For me, the sign of a good dinner party is always the company. When I walked through the doors for the pop-up dinner hosted by French food collective We Are Ona during Frieze week in Los Angeles—located in an unassuming corner of Silver Lake, next to a day spa with a handwritten sign on the window—I was greeted by a long candlelit table with colorful splash cups and rounded wooden benches designed by Peter Shire. Chic, sweater-clad art world types were circulating holding glasses of champagne and introducing themselves to each other. The only problem?

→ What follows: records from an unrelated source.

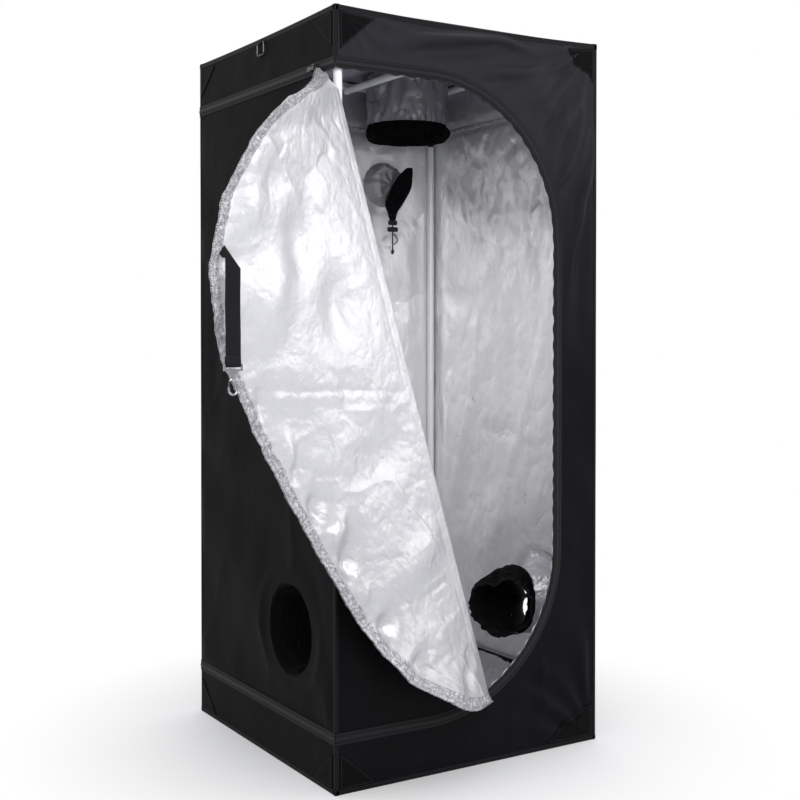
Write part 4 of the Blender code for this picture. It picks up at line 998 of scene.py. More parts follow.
def make_zips():
    points, ways, total = door_path()
    along = np.linspace(0, total, len(points))
    profile = np.repeat(np.array(ZIP_PROFILE)[None], len(points), 0)
    shut = along > total - (HALF + ARC_X) - math.radians(20) * ZIP_R
    wave = 0.0012 * np.sin(along * math.tau / 0.034 + 5 * cloud(along, 0, 0.2, 321))
    wave += 0.0014 * (cloud(along, 0, 0.02, 323) - 0.5)
    inner_edge = (0, len(ZIP_PROFILE) - 1)
    for k in inner_edge:
        profile[:, k, 0] += np.where(shut, 0, wave + 0.0006)
    mark(ribbon("zip_band_front", points, ways, NEAR, profile, ZIP), "zip_front")
    for level, height in (("top", DOOR_TOP), ("bottom", DOOR_LOW)):
        path = [(-HALF, y, height) for y in np.linspace(-HALF, HALF, 121)]
        mark(ribbon(f"zip_band_left_{level}", path, UP, LEFT, ZIP_PROFILE, ZIP),
             f"zip_left_{level}")


def raised_patch(name, outline, place, base):
    """A sewn reinforcing patch with a stitched edge, on a wall whose level is base(a, b)."""
    outline = np.array(outline, float)
    middle = outline.mean(0)
    t = np.linspace(0, 1, 14, endpoint=False)[:, None]
    edge = np.concatenate([a * (1 - t) + b * t for a, b in zip(outline, np.roll(outline, -1, 0))])

    def ring(share, level):
        a, b = (middle + (edge - middle) * share).T
        return place(a, b, base(a, b) + level)

    points = np.array([ring(share, level) for share, level in (
        (1.0, 0.0002), (1.0, 0.0010), (0.985, 0.0013), (0.90, 0.0013), (0.5, 0.0014), (0.05, 0.0014))])
    rows, cols = points.shape[:2]
    verts = points.reshape(-1, 3)
    normal = ring(0, 0.0014)[0] - ring(0, 0.0002)[0]
    sides = grid_quads(2, cols, wrap=True)
    faces = [list(q) for q in outward(verts, grid_quads(rows, cols, wrap=True)[cols:], normal)]
    faces += [list(q) for q in outward(verts, sides, verts[sides[:, 0]] - verts.mean(0))]
    faces += [list(range((rows - 1) * cols, rows * cols)), list(range(cols))]
    mark(finish_mesh(name, verts, faces, [CLOTH_OUT], "tent", 35))
    seam = ring(0.90, 0.0016)
    seam = np.concatenate([seam, seam[:1]])
    lengths = lengths_along(seam)
    count = int(lengths[-1] / 0.0036)
    stitches = [[np.array([np.interp((i + t) / count * lengths[-1], lengths, seam[:, k]) for k in range(3)])
                 for t in (0.0, 0.6)] for i in range(count)]
    mark(stitch_row(name + "_stitches", stitches, normal / np.linalg.norm(normal), 0.0005))


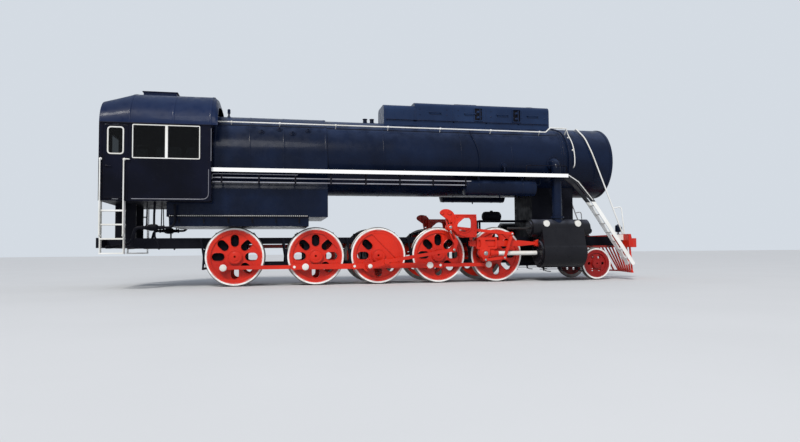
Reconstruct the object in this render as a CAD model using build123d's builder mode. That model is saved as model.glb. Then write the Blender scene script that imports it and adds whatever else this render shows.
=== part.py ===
from build123d import *
from math import atan2, cos, degrees, hypot, radians, sin, sqrt
import os

os.makedirs("parts", exist_ok=True)

# A 2-10-0 freight engine in millimetres: x forward, z up, its right side at negative y.
# The origin is on the floor under the middle of its length, at the tips of the wheel flanges.

# Overall reach, from the main driving axle
FRONT_REACH = 8250.0
REAR_REACH = 7050.0
MAIN_X = (REAR_REACH - FRONT_REACH) / 2
SIDES = (("right", -1), ("left", 1))

# Clearances
SEAT = 0.3
PIN_PLAY = 0.5
DOOR_GAP = 8.0

# Wheels and axles
FLANGE_HEIGHT = 28.0
BACK_TO_BACK = 1440.0
TYRE_WIDTH = 140.0
TYRE_THICKNESS = 75.0
FLANGE_WIDTH = 33.0
DRIVER_TREAD_R = 750.0
LEADING_TREAD_R = 450.0
AXLE_SPACING = 1700.0
REAR_AXLE_SPACING = 2100.0
LEADING_AXLE_AHEAD = 6520.0
AXLE_R = 100.0
HUB_R = 190.0
RIM_DEPTH = 65.0
WEB_THICKNESS = 50.0
HUB_PROUD = 20.0
RIM_INSET = 10.0
WEIGHT_INSET = 5.0
CRANK_R = 400.0
CRANK_BOSS_R = 130.0
MAIN_BOSS_R = 170.0
OPENING_LENGTH = 320.0
OPENING_WIDTH = 205.0
OPENING_STEP = 45.0
OPENING_CENTRE_R = 420.0
CRANK_ANGLE = {"right": 225.0, "left": 135.0}
RETURN_CRANK_LEAD = 90.0
RETURN_CRANK_R = 226.0

# Rods across the engine, as distances from the centre line
ROD_IN = 900.0
ROD_THICKNESS = 90.0
BOSS_TO_ROD = 10.0
TONGUE_THICKNESS = 40.0
CRANK_PIN_R = 60.0
MAIN_PIN_R = 95.0
PIN_NUT_THICKNESS = 28.0
PIN_NUT_WIDER = 28.0
ROD_EYE_R = 115.0
MAIN_EYE_R = 160.0
ROD_DEPTH = 140.0
OUTER_ROD_DEPTH = 100.0
KNUCKLE_R = 88.0
KNUCKLE_PIN_R = 35.0
KNUCKLE_REACH = 100.0
KNUCKLE_HEAD = 8.0
KNUCKLE_AHEAD_OF_2 = 300.0
KNUCKLE_BEHIND_3 = 390.0
KNUCKLE_BEHIND_4 = 290.0
RETURN_CRANK_GAP = 160.0
RETURN_CRANK_THICKNESS = 60.0
RETURN_CRANK_WIDTH = 150.0

# Frame
FRAME_IN = 545.0
FRAME_THICKNESS = 110.0
FRAME_TOP_HEIGHT = 1250.0
FRAME_DROP = 250.0
FRAME_END_HEIGHT = 980.0
FRAME_REAR = -6300.0
BEAM_REAR = 7200.0
BEAM_THICKNESS = 80.0
BEAM_HALF_WIDTH = 1480.0
BEAM_LOW = 920.0
BEAM_HIGH = 1300.0
HORN_GAP = 300.0
HORN_ABOVE_AXLE = 200.0
HORN_TIE = 70.0
FRAME_WEB = 150.0
FRAME_WINDOW_CORNER = 60.0
BOX_LIP = 35.0
BOX_LIP_WIDER = 30.0
BOX_BELOW_AXLE = 140.0
STRETCHER_THICKNESS = 60.0

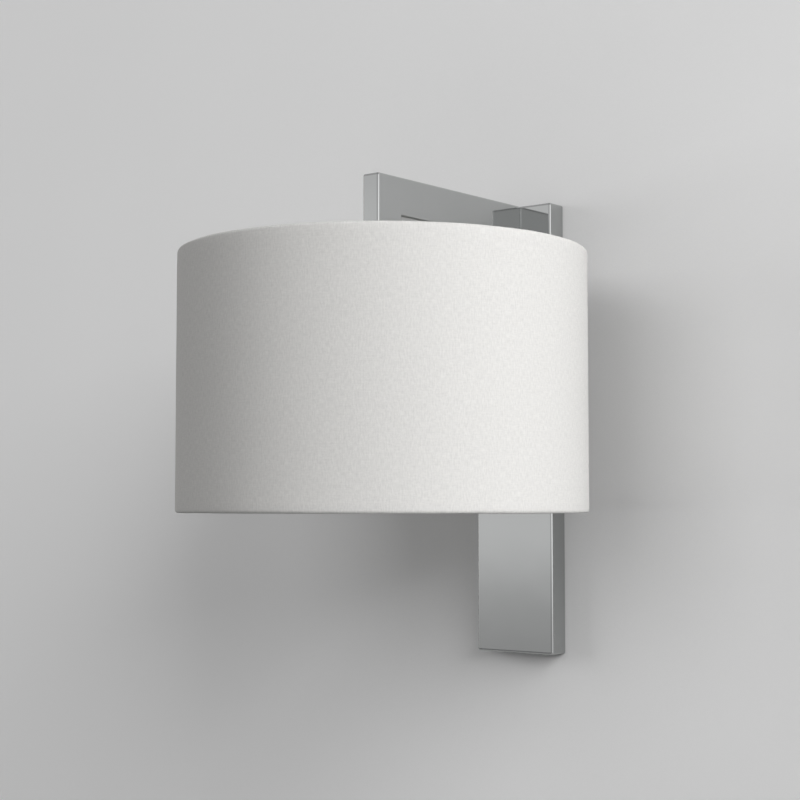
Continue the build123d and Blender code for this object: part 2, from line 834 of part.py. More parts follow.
def lamp_body():
    """Plastic body of the lamp, flared from the cap to the globe."""
    inner = lamp_collar_radius - lamp_wall
    middle_z = lamp_cap_bottom - lamp_bulge_drop
    middle_radius = lamp_bulge_radius
    outer = Line((inner, lamp_cap_bottom), (lamp_collar_radius, lamp_cap_bottom))
    outer += ThreePointArc(
        (lamp_collar_radius, lamp_cap_bottom), (middle_radius, middle_z), (lamp_waist_radius, lamp_waist)
    )
    outer += Line((lamp_waist_radius, lamp_waist), (lamp_waist_radius - lamp_wall, lamp_waist))
    outer += ThreePointArc(
        (lamp_waist_radius - lamp_wall, lamp_waist),
        (middle_radius - lamp_wall, middle_z),
        (inner, lamp_cap_bottom),
    )
    return Pos(*lamp_axis, 0) * revolve(Plane.XZ * make_face(outer), Axis.Z)


def lamp_globe():
    """Opal globe of the lamp, a thin shell open where it meets the body."""
    ball = Pos(*lamp_axis, lamp_globe_z) * (Sphere(lamp_radius) - Sphere(lamp_radius - lamp_wall))
    return ball - upright(2 * lamp_radius, lamp_waist, lamp_waist + 2 * lamp_radius)


def lamp_board():
    """Round board with the light-emitting chips, just inside the mouth of the lamp's body."""
    radius = lamp_waist_radius - lamp_wall - lamp_board_clearance
    return upright(radius, lamp_waist, lamp_waist + lamp_board_thickness)


pieces = {
    "wall_bracket": wall_bracket(),
    "cable_bush": cable_bush(),
    "terminal_block": terminal_block(),
    "terminal_screws": terminal_screws(),
    "terminal_block_screw": terminal_block_screw(),
    "earth_screws": earth_screws(),
    "earth_tags": earth_tags(),
    "earth_wire": earth_wire(),
    "bonding_wire": bonding_wire(),
    "live_wire": supply_wire(-1),
    "neutral_wire": supply_wire(1),
    "wire_clip": wire_clip(),
    "cover": cover(),
    "stiffener": stiffener(),
    "cover_screws": cover_screws(),
    "arm": arm(),
    "arm_end_block": arm_end_block(),
    "arm_screws": arm_screws(),
    "post_end_plug": post_end_plug(),
    "hollow_stud": hollow_stud(),
    "lock_nuts": lock_nuts(),
    "holder_cap": holder_cap(),
    "holder_sleeve": holder_sleeve(),
    "holder_insulator": holder_insulator(),
    "holder_shell": holder_shell(),
    "holder_contact": holder_contact(),
    "holder_terminals": holder_terminals(),
    "clamp_washer": clamp_washer(),
    "clamp_ring": clamp_ring(),
    "shade_carrier": shade_carrier(),
    "shade_top_ring": shade_ring(top_ring_z),
    "shade_bottom_ring": shade_ring(bottom_ring_z),
    "shade_liner": shade_liner(),
    "shade_fabric": shade_fabric(),
    "lamp_contact": lamp_contact(),
    "lamp_glass": lamp_glass(),
    "lamp_cap": lamp_cap(),
    "lamp_body": lamp_body(),
    "lamp_board": lamp_board(),
    "lamp_globe": lamp_globe(),
}

os.makedirs("parts", exist_ok=True)
for name, piece in pieces.items():
    export_step(piece, os.path.join("parts", name + ".step"))
    print(name, round(piece.volume, 2))
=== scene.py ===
# %% [markdown]
# # Fabric shade wall light
# A slim polished wall plate carries a flat tube arm. The arm runs out from the top of the plate, turns
# down, and holds a lampholder with a round linen shade and a lamp.
# The hard parts come ready made and full size, in metres, with the wall at y = 0 and the room at -y.
# This script gives every part its finish, makes the cloth of the shade and the cut threads, and sets up
# a plain studio round it. Nothing here moves or resizes a ready-made part.

import json
import math

import bmesh
import bpy
from mathutils import Matrix, Vector, noise

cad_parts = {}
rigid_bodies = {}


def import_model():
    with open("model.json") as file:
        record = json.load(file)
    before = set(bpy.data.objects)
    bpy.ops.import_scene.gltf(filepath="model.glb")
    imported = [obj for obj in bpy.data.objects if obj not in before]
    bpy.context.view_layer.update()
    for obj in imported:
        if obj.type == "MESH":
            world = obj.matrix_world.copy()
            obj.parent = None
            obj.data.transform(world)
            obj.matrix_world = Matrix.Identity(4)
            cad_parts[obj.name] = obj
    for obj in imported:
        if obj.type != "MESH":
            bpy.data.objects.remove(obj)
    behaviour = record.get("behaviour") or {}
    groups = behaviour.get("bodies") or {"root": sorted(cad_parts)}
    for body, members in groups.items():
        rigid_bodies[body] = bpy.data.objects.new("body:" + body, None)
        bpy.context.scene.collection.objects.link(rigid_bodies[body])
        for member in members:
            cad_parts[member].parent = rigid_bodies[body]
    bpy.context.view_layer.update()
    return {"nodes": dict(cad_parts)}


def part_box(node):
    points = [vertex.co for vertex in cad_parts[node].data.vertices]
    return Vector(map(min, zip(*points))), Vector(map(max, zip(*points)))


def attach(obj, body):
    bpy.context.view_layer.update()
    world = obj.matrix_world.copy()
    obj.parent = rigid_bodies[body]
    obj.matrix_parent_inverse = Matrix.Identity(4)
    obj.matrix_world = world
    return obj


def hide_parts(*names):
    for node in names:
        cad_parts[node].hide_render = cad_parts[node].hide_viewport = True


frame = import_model()
parts = frame["nodes"]

# %% [markdown]
# ## Camera
# A photograph can be matched only from its own viewpoint, so the camera comes first. The light was
# photographed from the right and a little below, with a 75 mm lens: that long a lens keeps the drum from
# looking bent. The camera turns left by 38.7 degrees and looks up by 3.6, so plate, arm and drum all
# show one side. There is no shift and no blur, so the same camera also serves for every other view.

# %% Place the camera
camera_data = bpy.data.cameras.new("camera")
camera_data.lens = 75
camera_data.sensor_width = 36
camera = bpy.data.objects.new("camera", camera_data)
bpy.context.scene.collection.objects.link(camera)
camera.location = (0.6440, -0.9402, -0.0524)
camera.rotation_euler = (math.radians(93.635), 0, math.radians(38.743))
bpy.context.scene.camera = camera
print("camera at", tuple(round(x, 3) for x in camera.location))

# %% [markdown]
# ## How the finishes are made
# A finish is a small network of nodes that ends in one Principled shader. Real surfaces are never one
# flat colour, so each network starts from noise in Object coordinates, which stay put on the part as it
# moves and need no unwrapping. The noise bends three things: the colour between two close tones, the
# roughness, and the height of the surface. What is the same all over goes straight on the shader.


# %% A new finish, and noise to vary it
def new_finish(name, **constants):
    """An empty finish with one Principled shader, and its constant settings."""
    material = bpy.data.materials.new(name)
    material.use_nodes = True
    shader = material.node_tree.nodes["Principled BSDF"]
    for socket, value in constants.items():
        shader.inputs[socket.replace("_", " ").title().replace("Ior", "IOR")].default_value = value
    return material, shader


def add(material, kind, **settings):
    """One more node in a finish."""
    node = material.node_tree.nodes.new("ShaderNode" + kind)
    for key, value in settings.items():
        setattr(node, key, value)
    return node


def join(material, start, end):
    """Joins an output to an input."""
    material.node_tree.links.new(end, start)


def stretched(material, coordinates, stretch):
    """The same coordinates, stretched along each axis."""
    mapping = add(material, "Mapping")
    mapping.inputs["Scale"].default_value = stretch
    join(material, coordinates, mapping.inputs["Vector"])
    return mapping.outputs["Vector"]


def place(material, stretch=(1, 1, 1)):
    """Object coordinates, stretched along each axis."""
    return stretched(material, add(material, "TexCoord").outputs["Object"], stretch)


def grain(material, where, scale, detail=3):
    """Soft random noise from 0 to 1, with so many waves to the metre."""
    texture = add(material, "TexNoise")
    texture.inputs["Scale"].default_value = scale
    texture.inputs["Detail"].default_value = detail
    join(material, where, texture.inputs["Vector"])
    return texture.outputs["Fac"]


def ramp(material, value, stops):
    """Turns a value from 0 to 1 into colours."""
    node = add(material, "ValToRGB")
    band = node.color_ramp
    while len(band.elements) < len(stops):
        band.elements.new(0.5)
    for element, (position, colour) in zip(band.elements, stops):
        element.position = position
        element.color = (*colour, 1)
    join(material, value, node.inputs["Fac"])
    return node.outputs["Color"]


noise_low, noise_high = 0.3, 0.7


def spread(material, value, low, high):
    """Stretches noise, which mostly lies in the middle of its range, from low to high."""
    node = add(material, "MapRange")
    node.inputs["From Min"].default_value = noise_low
    node.inputs["From Max"].default_value = noise_high
    node.inputs["To Min"].default_value = low
    node.inputs["To Max"].default_value = high
    join(material, value, node.inputs["Value"])
    return node.outputs["Result"]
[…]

Having arrived from New York earlier that day, I realized I didn’t know a soul there.

Photo: Tanya Chavez

You could say the point of a party is to come together to forge communal memories—to share food and to talk about it, sure, but also to absorb the finer details of it all and let them imprint themselves on your memory. (I’ll forever associate Diptyque candles, for example, with my sister’s New York apartment, where I’ve spent many an evening watching the wax drip one of their tapers over the course of a long dinner.) And in the best-case scenario, you leave a dinner party with a new friend, feeling, or idea. I certainly did. 

With plans to continue their dinner series at Frieze New York in May with chef Mory Sacko and at Art Basel Miami in December, We Are Ona’s stateside art world takeover is only just getting underway—and if their kickoff in Los Angeles is anything to go by, coming by tickets will likely be rarer than a slice of French steak.